Floppy Knights is an irresistible mix of Advance Wars and deckbuilding
A plantĄŻs wars.
Let’s be honest, a lot of games use deckbuilding. There seems to be almost no game mechanic that can’t be expressed through cards, whether that’s melee combat in Fights in Tight Spaces, citybuilding in Stacklands or summoning monsters in Black Book. There’s a deckbuilder for everyone. Floppy Knights, by Rose City Games, dedicates itself to a combination of my two favourite gaming genres, turn-based tactics and deckbuilding, with the cards both expanding and constraining your options with each turn.

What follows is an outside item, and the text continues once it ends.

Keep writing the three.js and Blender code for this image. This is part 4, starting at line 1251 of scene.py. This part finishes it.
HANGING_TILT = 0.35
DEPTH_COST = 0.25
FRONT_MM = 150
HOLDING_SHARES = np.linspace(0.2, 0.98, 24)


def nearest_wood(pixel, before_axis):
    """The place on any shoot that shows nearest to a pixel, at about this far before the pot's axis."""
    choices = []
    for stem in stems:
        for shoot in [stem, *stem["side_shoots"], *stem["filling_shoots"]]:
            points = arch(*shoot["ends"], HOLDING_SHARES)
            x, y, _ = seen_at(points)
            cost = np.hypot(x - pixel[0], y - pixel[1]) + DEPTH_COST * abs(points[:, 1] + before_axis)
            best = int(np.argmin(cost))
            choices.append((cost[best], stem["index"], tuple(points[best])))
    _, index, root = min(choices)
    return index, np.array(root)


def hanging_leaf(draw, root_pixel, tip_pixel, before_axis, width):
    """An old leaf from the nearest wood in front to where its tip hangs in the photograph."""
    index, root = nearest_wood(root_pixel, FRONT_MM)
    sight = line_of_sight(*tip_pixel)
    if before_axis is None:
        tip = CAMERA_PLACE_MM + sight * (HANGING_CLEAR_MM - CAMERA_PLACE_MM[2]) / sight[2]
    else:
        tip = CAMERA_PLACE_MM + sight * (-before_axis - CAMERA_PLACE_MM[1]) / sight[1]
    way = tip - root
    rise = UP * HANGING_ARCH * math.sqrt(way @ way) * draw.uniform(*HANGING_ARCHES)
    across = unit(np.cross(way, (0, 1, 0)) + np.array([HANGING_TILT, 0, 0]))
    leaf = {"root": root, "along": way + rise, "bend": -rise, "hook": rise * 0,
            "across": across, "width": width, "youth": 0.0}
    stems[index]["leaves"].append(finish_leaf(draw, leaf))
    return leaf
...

You play as Phoebe, a young inventor who is taking her Floppy Knights out and about – these are digital creatures, saved on floppy disks, which do the fighting for her. Unlike in turn-based strategy games such as Fire Emblem or Into the Breach, a round doesn’t necessarily consist of movement and attack. Instead you can use cards for as long as you have energy, simple as that. But movement plays an unusually large part in Floppy Knights, not because you cover large maps, but because each map has points from which enemies constantly respawn. If you don’t keep moving to stay out of their reach until you’ve positioned yourself right and have the right attack in your deck, things can end really fast.
That’s also because losing your commander, your strongest unit on the board, immediately means game over. With this rule, Floppy Knights is even closer to chess than most tactics games. Carefully weighing risk and reward between going all-in with your best unit or potentially losing them is one of the big draws of Floppy Knights for me.

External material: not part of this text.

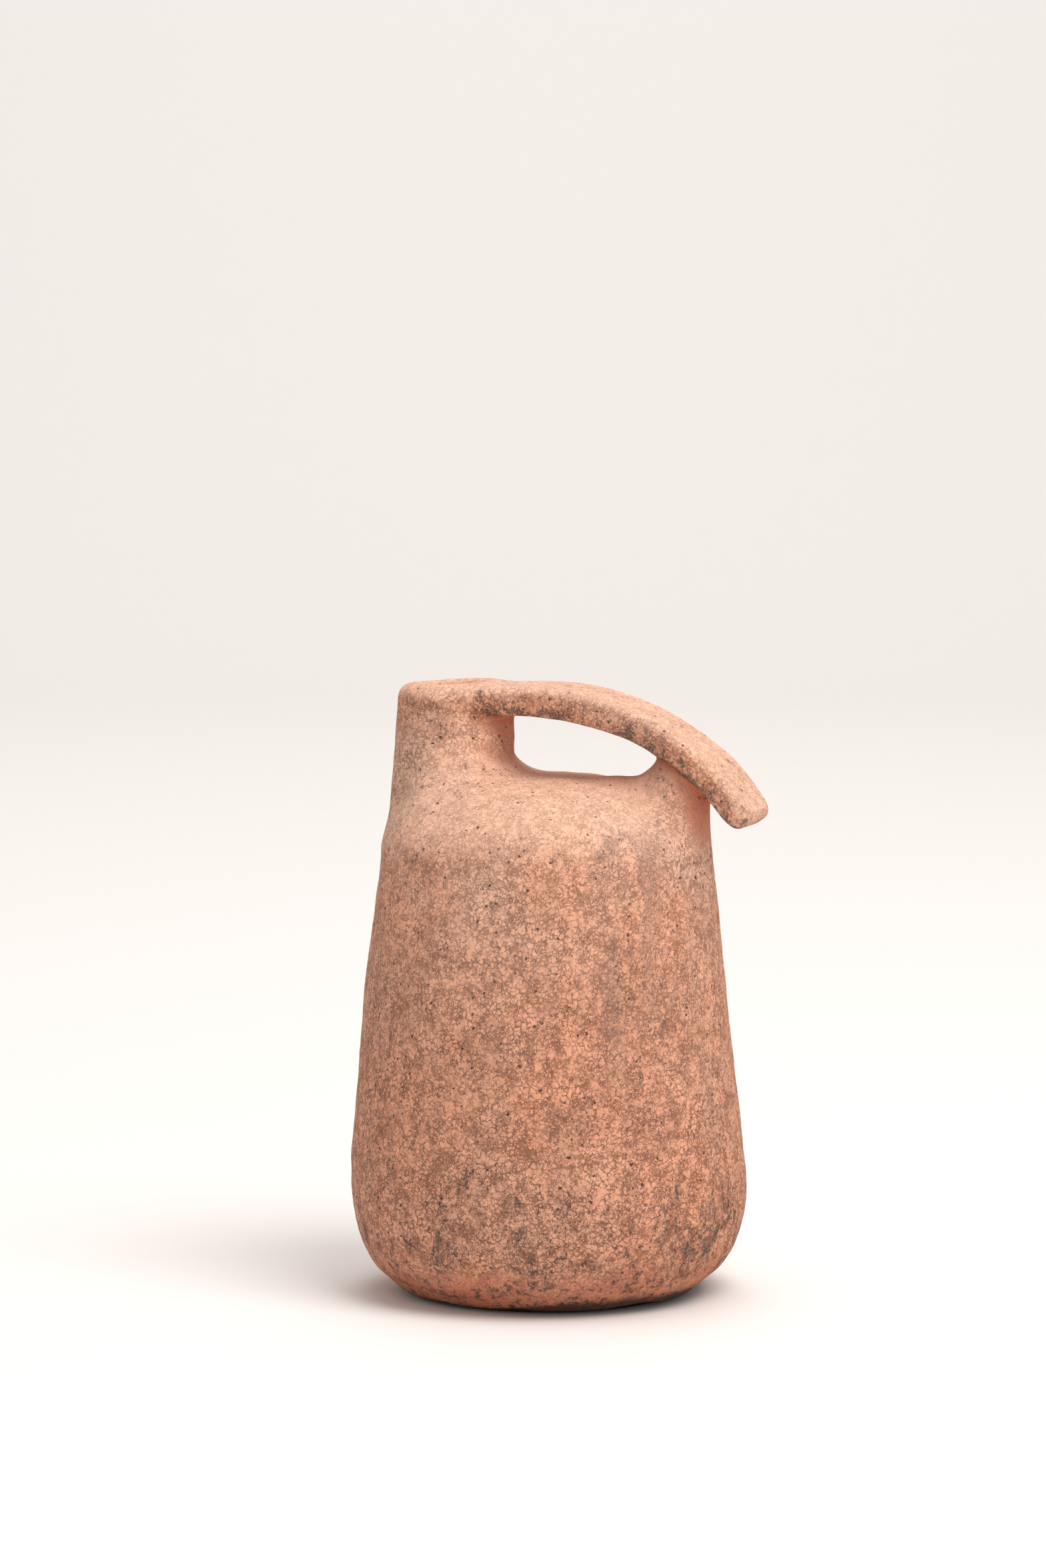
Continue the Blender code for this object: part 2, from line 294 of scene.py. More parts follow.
def strap_place(x, z):
    """What measure_strap gives, read off a chart that is made once."""
    across = np.clip((x - CHART_LOW[0]) / CHART_STEP, 0, len(chart_x) - 1.001)
    up = np.clip((z - CHART_LOW[1]) / CHART_STEP, 0, len(chart_z) - 1.001)
    column, row = across.astype(int), up.astype(int)
    right, above = across - column, up - row
    near = strap_chart[:, column, row] * (1 - right) + strap_chart[:, column + 1, row] * right
    far = strap_chart[:, column, row + 1] * (1 - right) + strap_chart[:, column + 1, row + 1] * right
    return near * (1 - above) + far * above


def strap(x, y, z):
    """Distance from the flat strap with its rounded edges and rounded tail; only far, well below it."""
    if np.max(z) < strap_low.z - 0.008:
        return np.full(np.broadcast(x, y, z).shape, 0.05)
    along, off, half = strap_place(x, z)
    beyond = along - strap_along[-1] - TAIL_REACH
    outline = trim(np.abs(y) - STRAP_HALF, beyond, STRAP_CORNER)
    return rounded_corner(outline + STRAP_EDGE, off - half + STRAP_EDGE) - STRAP_EDGE


def web(x, y, z):
    """Distance from the upright web of clay between the neck and the strap."""
    half = (web_high.y - web_low.y) / 2
    across = np.abs(y) - half + WEB_EDGE
    along = x - web_high.x + WEB_INSET + WEB_EDGE
    slab = rounded_corner(across, along) - WEB_EDGE
    slab = np.maximum(slab, NECK_X - x)
    return np.maximum(slab, np.maximum(z - WEB_TOP, SHOULDER - z))


def block(x, y, z, low, high, edge):
    """Distance from a block that is centred on y = 0, with its edges rounded."""
    along = np.abs(x - (low[0] + high[0]) / 2) - (high[0] - low[0]) / 2 + edge
    across = np.abs(y) - high[1] + edge
    up = np.abs(z - (low[2] + high[2]) / 2) - (high[2] - low[2]) / 2 + edge
    side = rounded_corner(along, across)
    return rounded_corner(side, up) - edge


def post(x, y, z):
    """Distance from the clay that carries the strap: an upright bar and a saddle on its inner side."""
    leaning = x - (z - SHOULDER) * POST_LEAN
    upright = block(leaning, y, z, POST_LOW, POST_HIGH, POST_EDGE)
    saddle = block(x, y, z, SADDLE_LOW, SADDLE_HIGH, SADDLE_EDGE)
    return upright, saddle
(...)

Not that it wouldn’t be prudent to play it safe. There aren’t many turn-based strategy games where I’ve played it quite as safe as in Floppy Knights, where I’ve easily spent 20 rounds and more on a boss encounter. After all that effort, starting over can be frustrating. Winning, on the other hand, comes with immediate rewards – a shiny new card and/or money to buy a new card. New cards are of course always great to have, but in Floppy Knights this is especially true – your deck isn’t large, so the game tends to get better the longer you play, and thus gain more cards and interesting card combinations. Replaying a level with a different commander can make it feel completely different, and it gives you an incentive to go back and try for optional goals you might have missed before.
For all that I enjoy Floppy Knights' brand of tactics, I’m also a big fan of its adorable looks. Tactics games are often focused on war, which makes sense with the chess-like nature of the game. In contrast, Floppy Knights tells a small story about Phoebe and her AI-powered robot arm Carlton really just travelling around to help out where they can – even if the motive for doing so are “fat stacks of cash”. In this game, you stop lava monsters from hugging volcanoes and play Catch the Flag instead of waging war, and I think that’s beautiful.

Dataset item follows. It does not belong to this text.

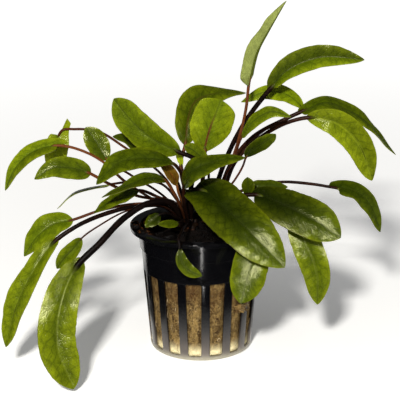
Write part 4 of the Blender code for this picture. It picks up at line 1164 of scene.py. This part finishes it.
grow_leaf(
    "leaf_right_large", foot=(5.5, 2.9), stalk=[(6.5, -2, 57.5), (13.5, -6.5, 62.5)],
    blade=[(22, -9, 64), (32, -15, 61.5), (42.5, -20, 57.5), (52.5, -24, 51.5)], half=8.2, thick=0.9,
    face=[(-0.2, -0.5, 0.9), (-0.1, -0.8, 0.5)], fold=3, widest=0.45, base=0.38, tip=3.2, lobes=(2.5, 1.0),
    pucker=0.24, tone=0.42, yellow=0.45, stain=0.2)
grow_leaf(
    "leaf_front_large", foot=(-3.4, -1.0), stalk=[(-3, -3.5, 60), (-2.5, -5, 65)],
    blade=[(0.5, -6.5, 65.5), (9.5, -17, 61), (18.5, -27, 55), (31, -34, 43.5)], half=9.6, thick=0.9,
    face=[(-0.3, -0.45, 0.95), (0.0, -0.88, 0.54)], fold=6, widest=0.36, base=0.27, tip=3.0, lobes=(3, 6),
    pucker=0.3, tone=0.46, stain=0.1)
grow_leaf(
    "leaf_front_right_hanging", foot=(7.0, 2.7), stalk=[(11.5, -3, 57), (25, -9, 58.5)],
    blade=[(35, -13, 54), (40, -17, 47), (44, -20, 37), (44.5, -22, 24)], half=5.8, thick=0.7,
    face=[(-0.2, -0.8, 0.5), (-0.3, -1, 0.1)], fold=12, widest=0.38, tip=3.0, lobes=(1, 1), tone=1.1,
    yellow=0.75, stain=0.2)
grow_leaf(
    "leaf_front_hanging", foot=(3.7, 3.0), stalk=[(3.8, -6, 56), (12, -15, 56)],
    blade=[(18.8, -22.5, 53), (19.5, -26.3, 48), (17.8, -30.6, 40.5), (14.8, -34.3, 29.6)], half=6.8,
    thick=0.8, face=[(-0.14, -0.9, 0.45), (-0.14, -0.95, 0.35)], fold=2, widest=0.42, tip=3.6, lobes=(1, 1),
    curl=0.2, pucker=0.2, tone=0.88, yellow=0.6, stain=0.2)
grow_leaf(
    "leaf_front_small", foot=(-3.8, -2.9), stalk=[(-6, -12, 52.5), (-7, -22, 53.5), (-8, -28.5, 52.5)],
    blade=[(-7.5, -30, 49.5), (-7, -31, 45.5), (-4.5, -31.5, 42), (0.5, -31.5, 39.5)], half=2.4,
    face=[(0, -1, 0.2), (0.1, -1, 0.2)], fold=6, widest=0.5, base=0.6, tip=2.4, tone=0.85, yellow=0.6,
    stain=0.0)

The Floppy Knights themselves are absolute standouts, too – little plant people and monsters, each with their own special skill that the game adds to your deck as soon as the unit is on the board. Once in play, skill cards can be used by any unit, which sounds like it would make the game too easy, but it actually helps matters immensely. Floppy Knights is a challenging game, perhaps due to the number of foes you face or their large movement and attack ranges. Yet I never felt like I didn’t have enough options at my disposal to make it through a level, I just had to be patient.
Floppy Knights combines a sense of discovery, both in following its cute story and unlocking new cards, with game mechanics that are simple enough to immediately pick up. Everything about it feels light and approachable, which was just what I needed at this moment in time – something that oozes fun, plain and simple.